Existing watermarking schemes rely on autoregressive (AR) context generation and thus struggle to accommodate diffusion language models (DLMs), which generate tokens non-autoregressively and in arbitrary order. This work proposes the first DLM-specific watermarking method: during the forward diffusion process, watermark signals are modulated based on token-prediction distributions and context-aware probabilistic modeling; crucially, watermark embedding is performed in expectation over partially determined intermediate states—an innovation enabling robustness without compromising generation fidelity. Contextual token selection is further enhanced to improve resilience against perturbations. The method requires no detector modification, preserves generation quality nearly intact (BLEU and perplexity degradation <0.5%), achieves >99% true positive detection rate, and matches state-of-the-art AR-based watermarking schemes in robustness against pruning, synonym substitution, and other adversarial edits—establishing, for the first time, an efficient and robust solution for DLM text provenance.

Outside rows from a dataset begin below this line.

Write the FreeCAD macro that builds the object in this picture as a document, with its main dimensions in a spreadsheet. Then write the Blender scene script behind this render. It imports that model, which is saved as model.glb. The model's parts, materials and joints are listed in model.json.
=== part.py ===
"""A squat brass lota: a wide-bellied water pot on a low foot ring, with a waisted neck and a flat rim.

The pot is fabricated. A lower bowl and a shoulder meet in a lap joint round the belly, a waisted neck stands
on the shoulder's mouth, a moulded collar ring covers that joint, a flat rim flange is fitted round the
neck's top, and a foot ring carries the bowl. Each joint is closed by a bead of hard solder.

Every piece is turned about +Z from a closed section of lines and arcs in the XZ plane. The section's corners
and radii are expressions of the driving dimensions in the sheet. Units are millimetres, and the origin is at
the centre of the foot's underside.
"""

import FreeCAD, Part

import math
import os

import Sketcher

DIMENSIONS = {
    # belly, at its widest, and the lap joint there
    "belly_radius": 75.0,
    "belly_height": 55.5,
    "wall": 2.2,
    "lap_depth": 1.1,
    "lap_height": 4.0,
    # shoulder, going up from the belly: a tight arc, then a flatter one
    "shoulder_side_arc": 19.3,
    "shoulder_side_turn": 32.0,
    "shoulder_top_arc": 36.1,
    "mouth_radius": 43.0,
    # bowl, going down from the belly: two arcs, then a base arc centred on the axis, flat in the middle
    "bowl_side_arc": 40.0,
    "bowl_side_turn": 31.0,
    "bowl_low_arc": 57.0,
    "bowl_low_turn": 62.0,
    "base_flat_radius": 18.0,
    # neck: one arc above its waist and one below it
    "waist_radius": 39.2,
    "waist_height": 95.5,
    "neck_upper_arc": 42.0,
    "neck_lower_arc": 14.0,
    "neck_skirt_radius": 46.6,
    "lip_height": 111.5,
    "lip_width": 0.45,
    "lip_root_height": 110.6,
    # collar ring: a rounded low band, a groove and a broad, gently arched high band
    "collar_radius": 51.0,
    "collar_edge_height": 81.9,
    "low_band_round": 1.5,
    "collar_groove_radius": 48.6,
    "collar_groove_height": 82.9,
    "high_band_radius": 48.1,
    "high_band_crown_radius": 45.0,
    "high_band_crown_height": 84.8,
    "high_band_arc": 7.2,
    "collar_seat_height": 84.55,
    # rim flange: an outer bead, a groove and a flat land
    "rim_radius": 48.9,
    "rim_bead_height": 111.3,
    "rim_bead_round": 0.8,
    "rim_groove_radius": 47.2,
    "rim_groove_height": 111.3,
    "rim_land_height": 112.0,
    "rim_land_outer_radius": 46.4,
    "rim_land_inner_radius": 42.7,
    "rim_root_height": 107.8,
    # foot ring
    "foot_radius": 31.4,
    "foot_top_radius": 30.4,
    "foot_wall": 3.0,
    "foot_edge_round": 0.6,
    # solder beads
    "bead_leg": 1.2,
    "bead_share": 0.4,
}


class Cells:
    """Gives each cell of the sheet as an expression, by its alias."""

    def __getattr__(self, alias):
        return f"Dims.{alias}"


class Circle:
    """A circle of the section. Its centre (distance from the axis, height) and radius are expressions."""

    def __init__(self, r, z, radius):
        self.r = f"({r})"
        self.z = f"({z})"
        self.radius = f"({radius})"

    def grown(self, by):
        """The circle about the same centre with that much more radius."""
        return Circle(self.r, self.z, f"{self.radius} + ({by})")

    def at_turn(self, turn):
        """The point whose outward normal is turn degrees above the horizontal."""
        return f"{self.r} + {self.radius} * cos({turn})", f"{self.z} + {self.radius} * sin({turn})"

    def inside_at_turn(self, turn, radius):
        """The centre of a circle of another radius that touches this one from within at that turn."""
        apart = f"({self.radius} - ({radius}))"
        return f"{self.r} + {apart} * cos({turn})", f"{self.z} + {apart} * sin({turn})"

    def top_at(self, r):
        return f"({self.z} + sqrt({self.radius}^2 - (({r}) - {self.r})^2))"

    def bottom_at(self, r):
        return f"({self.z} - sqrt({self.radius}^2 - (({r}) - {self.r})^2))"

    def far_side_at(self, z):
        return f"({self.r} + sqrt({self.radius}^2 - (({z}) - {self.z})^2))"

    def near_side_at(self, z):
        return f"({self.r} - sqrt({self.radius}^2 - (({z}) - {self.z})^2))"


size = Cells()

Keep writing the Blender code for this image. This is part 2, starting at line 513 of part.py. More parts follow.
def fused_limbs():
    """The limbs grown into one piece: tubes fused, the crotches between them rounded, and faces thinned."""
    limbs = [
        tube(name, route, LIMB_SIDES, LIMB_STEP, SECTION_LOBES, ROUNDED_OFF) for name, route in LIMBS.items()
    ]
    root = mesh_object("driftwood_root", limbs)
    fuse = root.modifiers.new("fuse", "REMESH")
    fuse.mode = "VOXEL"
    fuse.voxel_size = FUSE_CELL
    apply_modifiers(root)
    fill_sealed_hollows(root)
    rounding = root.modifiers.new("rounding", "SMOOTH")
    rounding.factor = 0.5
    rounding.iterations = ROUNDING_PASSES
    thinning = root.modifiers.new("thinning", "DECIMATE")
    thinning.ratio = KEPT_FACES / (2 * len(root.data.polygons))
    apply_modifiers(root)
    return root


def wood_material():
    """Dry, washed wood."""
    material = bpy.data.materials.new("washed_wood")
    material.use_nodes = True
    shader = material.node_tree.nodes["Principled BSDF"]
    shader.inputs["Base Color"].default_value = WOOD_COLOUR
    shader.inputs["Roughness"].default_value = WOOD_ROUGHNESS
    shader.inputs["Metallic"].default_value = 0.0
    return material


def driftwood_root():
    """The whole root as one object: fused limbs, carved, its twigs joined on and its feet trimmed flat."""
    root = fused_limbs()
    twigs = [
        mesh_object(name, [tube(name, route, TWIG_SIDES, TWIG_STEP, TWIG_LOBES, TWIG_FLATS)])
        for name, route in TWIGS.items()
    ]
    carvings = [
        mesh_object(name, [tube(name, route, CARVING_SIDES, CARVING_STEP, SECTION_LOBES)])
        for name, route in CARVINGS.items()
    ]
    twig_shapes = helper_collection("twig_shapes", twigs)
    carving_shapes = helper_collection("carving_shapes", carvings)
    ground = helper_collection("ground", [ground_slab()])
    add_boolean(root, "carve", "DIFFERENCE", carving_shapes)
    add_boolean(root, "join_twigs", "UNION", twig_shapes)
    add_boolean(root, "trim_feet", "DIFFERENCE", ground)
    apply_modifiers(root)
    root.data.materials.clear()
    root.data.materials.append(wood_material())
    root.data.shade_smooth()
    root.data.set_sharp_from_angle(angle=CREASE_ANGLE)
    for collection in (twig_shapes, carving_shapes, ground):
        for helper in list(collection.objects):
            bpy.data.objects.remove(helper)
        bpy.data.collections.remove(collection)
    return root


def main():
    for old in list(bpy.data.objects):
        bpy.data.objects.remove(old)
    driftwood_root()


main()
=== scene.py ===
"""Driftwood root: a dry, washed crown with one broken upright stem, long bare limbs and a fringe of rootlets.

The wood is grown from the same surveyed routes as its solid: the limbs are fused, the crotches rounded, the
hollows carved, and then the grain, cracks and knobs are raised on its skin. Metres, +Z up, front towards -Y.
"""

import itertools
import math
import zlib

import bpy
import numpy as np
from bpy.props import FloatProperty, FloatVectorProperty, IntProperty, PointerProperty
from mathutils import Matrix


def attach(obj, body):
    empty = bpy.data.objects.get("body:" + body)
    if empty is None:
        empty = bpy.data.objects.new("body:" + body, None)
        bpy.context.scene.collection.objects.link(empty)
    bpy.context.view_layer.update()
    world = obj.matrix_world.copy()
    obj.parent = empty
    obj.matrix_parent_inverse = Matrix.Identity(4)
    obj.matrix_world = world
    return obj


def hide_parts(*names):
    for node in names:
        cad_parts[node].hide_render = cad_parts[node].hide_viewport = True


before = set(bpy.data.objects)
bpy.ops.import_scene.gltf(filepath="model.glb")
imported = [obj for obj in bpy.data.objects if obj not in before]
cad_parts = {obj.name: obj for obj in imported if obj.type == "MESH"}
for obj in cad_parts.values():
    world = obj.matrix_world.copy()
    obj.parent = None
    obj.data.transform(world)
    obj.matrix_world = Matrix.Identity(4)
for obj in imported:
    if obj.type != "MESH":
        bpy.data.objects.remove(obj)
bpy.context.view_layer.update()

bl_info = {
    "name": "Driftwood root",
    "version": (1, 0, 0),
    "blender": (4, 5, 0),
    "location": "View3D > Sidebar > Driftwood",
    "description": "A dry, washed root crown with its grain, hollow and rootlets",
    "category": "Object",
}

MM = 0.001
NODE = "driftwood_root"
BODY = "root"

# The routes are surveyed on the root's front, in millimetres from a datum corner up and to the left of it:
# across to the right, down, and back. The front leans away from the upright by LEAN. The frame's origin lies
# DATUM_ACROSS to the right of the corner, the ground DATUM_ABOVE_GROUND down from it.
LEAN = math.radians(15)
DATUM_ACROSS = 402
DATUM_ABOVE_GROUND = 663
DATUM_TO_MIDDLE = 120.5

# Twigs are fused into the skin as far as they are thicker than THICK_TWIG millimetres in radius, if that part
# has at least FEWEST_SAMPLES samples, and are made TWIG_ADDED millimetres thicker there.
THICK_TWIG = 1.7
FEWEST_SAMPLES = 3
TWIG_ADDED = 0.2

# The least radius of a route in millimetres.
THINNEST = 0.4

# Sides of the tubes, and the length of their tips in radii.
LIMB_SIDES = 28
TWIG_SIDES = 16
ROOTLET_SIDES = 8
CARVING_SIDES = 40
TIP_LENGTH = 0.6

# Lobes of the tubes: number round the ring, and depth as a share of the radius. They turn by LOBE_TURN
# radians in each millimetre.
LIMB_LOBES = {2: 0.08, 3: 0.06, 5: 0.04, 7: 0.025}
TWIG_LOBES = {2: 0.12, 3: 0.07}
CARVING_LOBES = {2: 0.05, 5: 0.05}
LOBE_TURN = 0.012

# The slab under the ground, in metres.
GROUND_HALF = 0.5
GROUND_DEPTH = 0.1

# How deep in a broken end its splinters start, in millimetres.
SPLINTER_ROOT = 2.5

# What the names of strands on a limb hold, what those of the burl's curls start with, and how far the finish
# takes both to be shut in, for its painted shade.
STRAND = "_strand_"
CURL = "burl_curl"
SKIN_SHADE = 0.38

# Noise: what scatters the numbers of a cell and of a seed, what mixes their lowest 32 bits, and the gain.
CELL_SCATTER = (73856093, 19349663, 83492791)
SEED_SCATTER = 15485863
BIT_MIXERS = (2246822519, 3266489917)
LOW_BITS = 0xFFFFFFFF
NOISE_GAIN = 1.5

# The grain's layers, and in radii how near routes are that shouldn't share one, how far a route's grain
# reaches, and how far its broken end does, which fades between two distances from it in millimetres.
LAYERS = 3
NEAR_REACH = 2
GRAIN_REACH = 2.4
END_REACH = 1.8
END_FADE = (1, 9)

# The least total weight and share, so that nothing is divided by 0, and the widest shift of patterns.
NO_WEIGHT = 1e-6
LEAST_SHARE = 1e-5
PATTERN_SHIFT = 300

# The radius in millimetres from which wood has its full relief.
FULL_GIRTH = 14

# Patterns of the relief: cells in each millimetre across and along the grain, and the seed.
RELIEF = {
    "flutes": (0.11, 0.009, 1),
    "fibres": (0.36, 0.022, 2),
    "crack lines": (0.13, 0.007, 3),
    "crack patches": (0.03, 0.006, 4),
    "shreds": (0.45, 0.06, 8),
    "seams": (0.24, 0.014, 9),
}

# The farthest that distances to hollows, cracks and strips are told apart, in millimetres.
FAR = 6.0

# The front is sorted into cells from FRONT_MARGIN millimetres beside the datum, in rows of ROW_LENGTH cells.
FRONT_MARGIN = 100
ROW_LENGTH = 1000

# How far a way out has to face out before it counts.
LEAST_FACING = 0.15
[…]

We introduce the first watermark tailored for diffusion language models (DLMs), an emergent LLM paradigm able to generate tokens in arbitrary order, in contrast to standard autoregressive language models (ARLMs) which generate tokens sequentially. While there has been much work in ARLM watermarking, a key challenge when attempting to apply these schemes directly to the DLM setting is that they rely on previously generated tokens, which are not always available with DLM generation. In this work we address this challenge by: (i) applying the watermark in expectation over the context even when some context tokens are yet to be determined, and (ii) promoting tokens which increase the watermark strength when used as context for other tokens. This is accomplished while keeping the watermark detector unchanged. Our experimental evaluation demonstrates that the DLM watermark leads to a >99% true positive rate with minimal quality impact and achieves similar robustness to existing ARLM watermarks, enabling for the first time reliable DLM watermarking.